Friday, June 19, 2009

Center for Sustainable Medicine

The Center for Sustainable Medicine was established over a year ago by local homeopath and acupuncturist, Didi Pershouse, to frame a new (and old) paradigm for personal and planetary health. Visit the website: http://sustainablemedicine.org

Sustainable Medicine Manifesto

1. Sustainable Medicine recognizes that we are part of something larger than ourselves: a complex system, known to us as the universe, the ecosystem, the web of life, or Gaia.
-This system seeks balance through interdependence, and constant change.

2. Sustainable Medicine sees the body as its own ecosystem, and recognizes that all parts of a system are linked and collaborative.
-Our bodies are a micro-system, reflective of and included within the whole.

3. Sustainable Medicine teaches that the health of the environment is intricately linked to the health of our bodies.
-Therefore, to care for the environment is part of caring for ourselves and others.

4. From the perspective of Sustainable Medicine, connection with the ecosystem is essential to health. Disease is a manifestation of lack of connection.
-Each disconnection that occurs leads to a loss of power, integrity, flexibility and energy—both for that part and for the whole system.
-This lack of connection separates us from ourselves, each other, and the source of our life.

5. Therefore, to create health, one must restore connection.
Sustainable Medicine does this by:
-Acknowledging that networks, relationships and communities exist at every level.
-Facilitating deep communication, understanding and cooperation within and between them.
-Respecting the integrity and wisdom of community networks by using local medicines and knowledge whenever possible and appropriate.

-Reconnecting people with the inherent wisdom and support of the social and natural communities that surround them.

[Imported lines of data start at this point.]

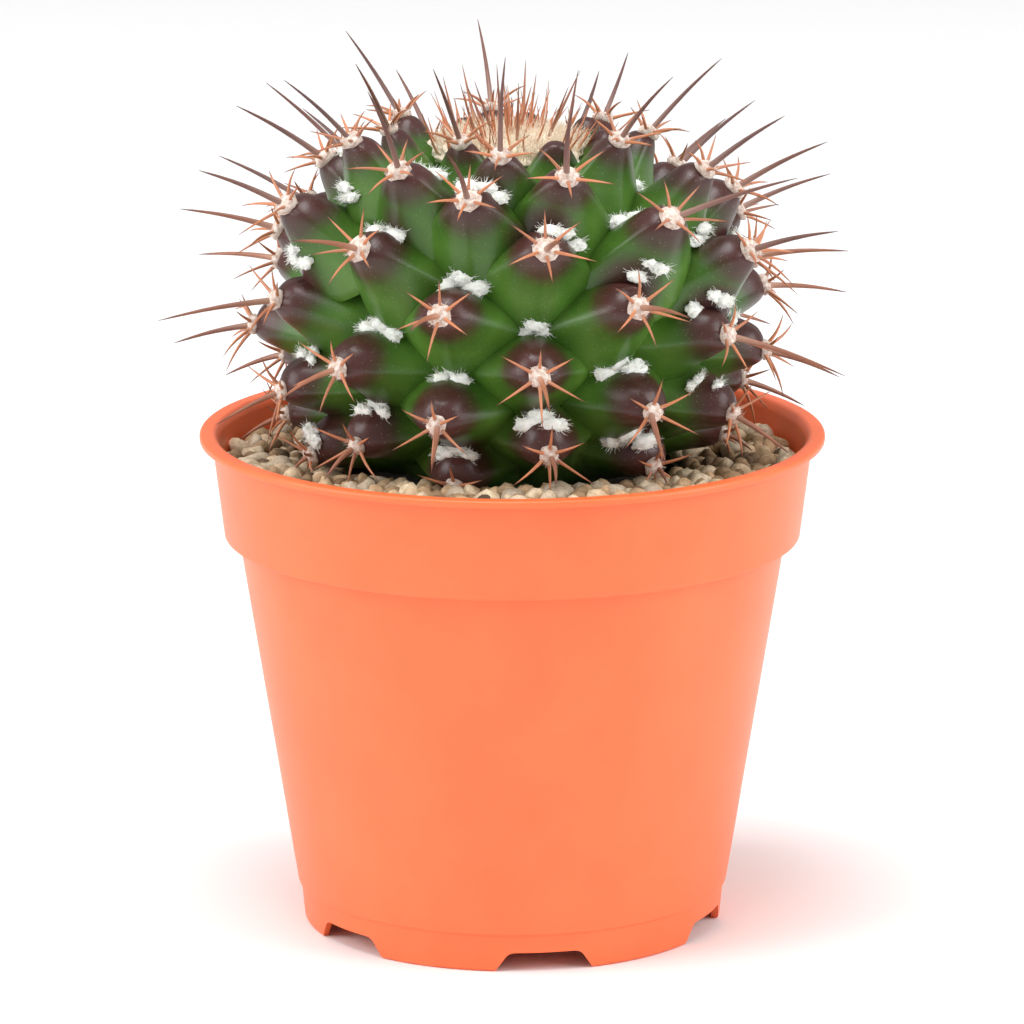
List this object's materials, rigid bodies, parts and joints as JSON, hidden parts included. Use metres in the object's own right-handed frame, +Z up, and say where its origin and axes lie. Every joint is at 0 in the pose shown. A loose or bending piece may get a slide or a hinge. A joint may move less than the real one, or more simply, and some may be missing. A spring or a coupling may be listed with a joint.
{
  "type": "potted round cactus",
  "caption": "Small round cactus with long spines and woolly crown, growing in a tapered plastic pot topped with gravel; stands on a notched foot ring.",
  "frame": {"origin": "middle of the pot's footprint, on the surface that the pot stands on", "axes": "+Z up through the middle of the pot and the plant; -Y is the front, +X is to the right seen from the front"},
  "size_m": [0.0927, 0.0929, 0.1246],
  "materials": {
    "pot_plastic": "satin moulded plastic with a very fine texture",
    "potting_soil": "dark crumbly soil",
    "gravel": "tan, cream and grey-brown rounded gravel, dry",
    "stem_skin": "satin green skin, purple-brown towards the tubercle tips",
    "wool": "white to cream plant wool",
    "spine": "smooth horny spines, tan-pink with darker tips, on felt pads"
  },
  "bodies": {
    "root": {"areole_spines_01": "spine", "areole_spines_02": "spine", "areole_spines_03": "spine", "areole_spines_04": "spine", "areole_spines_05": "spine", "areole_spines_06": "spine", "areole_spines_07": "spine", "areole_spines_08": "spine", "areole_spines_09": "spine", "areole_spines_10": "spine", "areole_spines_11": "spine", "areole_spines_12": "spine", "areole_spines_13": "spine", "areole_spines_14": "spine", "areole_spines_15": "spine", "areole_spines_16": "spine", "areole_spines_17": "spine", "areole_spines_18": "spine", "areole_spines_19": "spine", "areole_spines_20": "spine", "areole_spines_21": "spine", "areole_spines_22": "spine", "areole_spines_23": "spine", "areole_spines_24": "spine", "areole_spines_25": "spine", "areole_spines_26": "spine", "areole_spines_27": "spine", "areole_spines_28": "spine", "areole_spines_29": "spine", "areole_spines_30": "spine", "areole_spines_31": "spine", "areole_spines_32": "spine", "areole_spines_33": "spine", "areole_spines_34": "spine", "areole_spines_35": "spine", "areole_spines_36": "spine", "areole_spines_37": "spine", "areole_spines_38": "spine", "areole_spines_39": "spine", "areole_spines_40": "spine", "areole_spines_41": "spine", "areole_spines_42": "spine", "areole_spines_43": "spine", "areole_spines_44": "spine", "areole_spines_45": "spine", "areole_spines_46": "spine", "areole_spines_47": "spine", "areole_spines_48": "spine", "areole_spines_49": "spine", "areole_spines_50": "spine", "areole_spines_51": "spine", "areole_spines_52": "spine", "areole_spines_53": "spine", "areole_spines_54": "spine", "areole_spines_55": "spine", "cactus_stem": "stem_skin", "crown_wool": "wool", "grit_top_dressing": "gravel", "pot": "pot_plastic", "potting_mix": "potting_soil"}
  },
  "joints": []
}
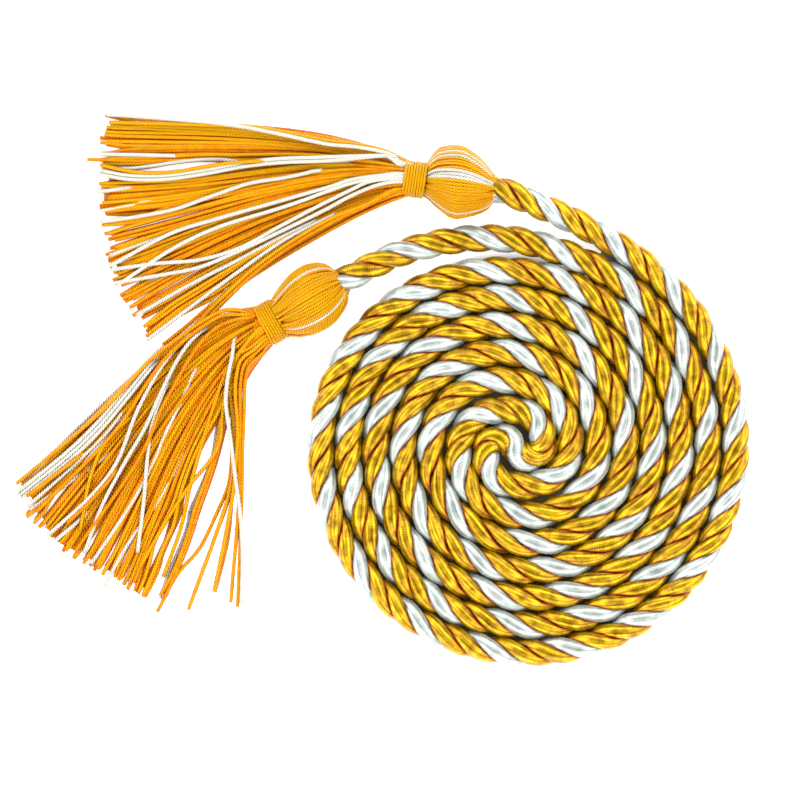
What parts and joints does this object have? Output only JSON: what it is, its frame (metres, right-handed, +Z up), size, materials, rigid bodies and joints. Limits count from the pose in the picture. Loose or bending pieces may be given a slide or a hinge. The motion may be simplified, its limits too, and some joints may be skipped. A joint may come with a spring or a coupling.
{
  "type": "honor cord",
  "caption": "Twisted cord with a tassel on each end, wound from its fold into a flat double spiral.",
  "frame": {"origin": "middle of the outer box, on the surface that the cord lies on", "axes": "+Z up from that surface, +X from the tassels towards the coil, +Y from the coil towards the first tassel"},
  "size_m": [0.189, 0.1422, 0.0155],
  "materials": {
    "cord": "wrapped satin strands, two gold and one white",
    "tassel_threads": "twisted threads, orange gold with some white",
    "tassel_binding": "thread wound round the neck"
  },
  "bodies": {
    "root": {"cord": "cord", "tassel_a_threads": "tassel_threads", "tassel_a_binding": "tassel_binding", "tassel_b_threads": "tassel_threads", "tassel_b_binding": "tassel_binding"}
  },
  "joints": []
}
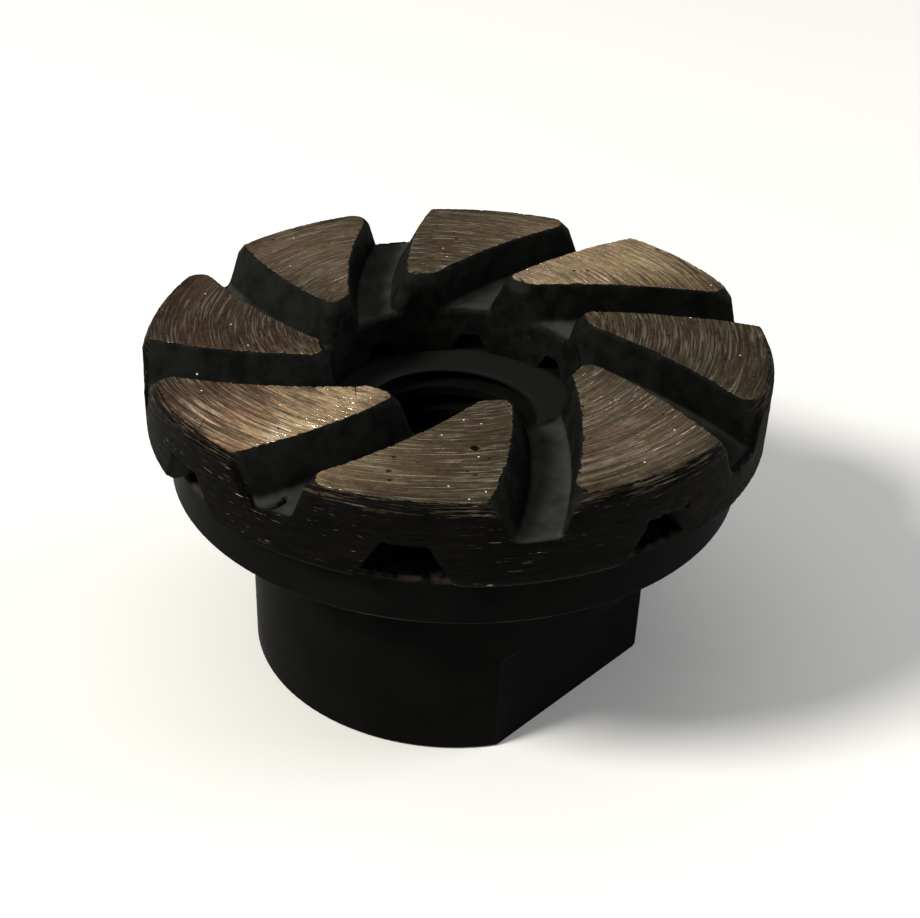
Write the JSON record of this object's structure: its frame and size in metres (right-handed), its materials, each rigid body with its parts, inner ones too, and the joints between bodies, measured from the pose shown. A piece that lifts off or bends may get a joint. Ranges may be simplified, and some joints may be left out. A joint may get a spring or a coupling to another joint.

6. Sustainable Medicine operates best in environments that are fertile, rather than sterile.
-It does this by encouraging honest, open-hearted, and evenly-balanced relationships between healers and the communities they serve.
-And by recognizing that healthy communities are built through relationship, including cross-pollination of ideas, populations and coping mechanisms to create the diversity and flexibility that ensures survival in times of crisis.

7. Health depends also on our ability to honor wildness, which has its own wisdom and integrity.
-Sustainable Medicine therefore seeks to restore the integrity, power and sanctity of wild places—from the internal flora and fauna of the body, to the microorganisms of the soils, to the vast tracts of wilderness that plants, animals and fungi depend on for survival, diversity and well-being.

8. Sustainable Medicine is pattern-based in its thought and action.
-When disease occurs, Sustainable Medicine gathers information from the whole system, looking for patterns and cycles, not just individually occurring symptoms.
-When looking at a single part, it looks deeply: for within each part, the whole is reflected as well.
-In its treatments, Sustainable Medicine works within the patterns and cycles of nature, recognizing that the system, when allowed to move freely and without obstruction, will naturally flow towards balance.
-Sustainable Medicine also respects and accepts that cycles of growth, decline, transformation, and regeneration are natural and essential to the health and balance of the entire system.
9. Sustainable Medicine is inherently sustainable.
-It does not deplete resources or excessively drain one part of the whole to benefit another.
-It does not add to the toxic waste stream, creating further illness.
-It is affordable to learn, to practice and to use.
-Care is available to all parts of the system

10. Sustainable Medicine is “slow” medicine.
-It begins with deep listening and understanding.
-It allows time for deep and lasting cures.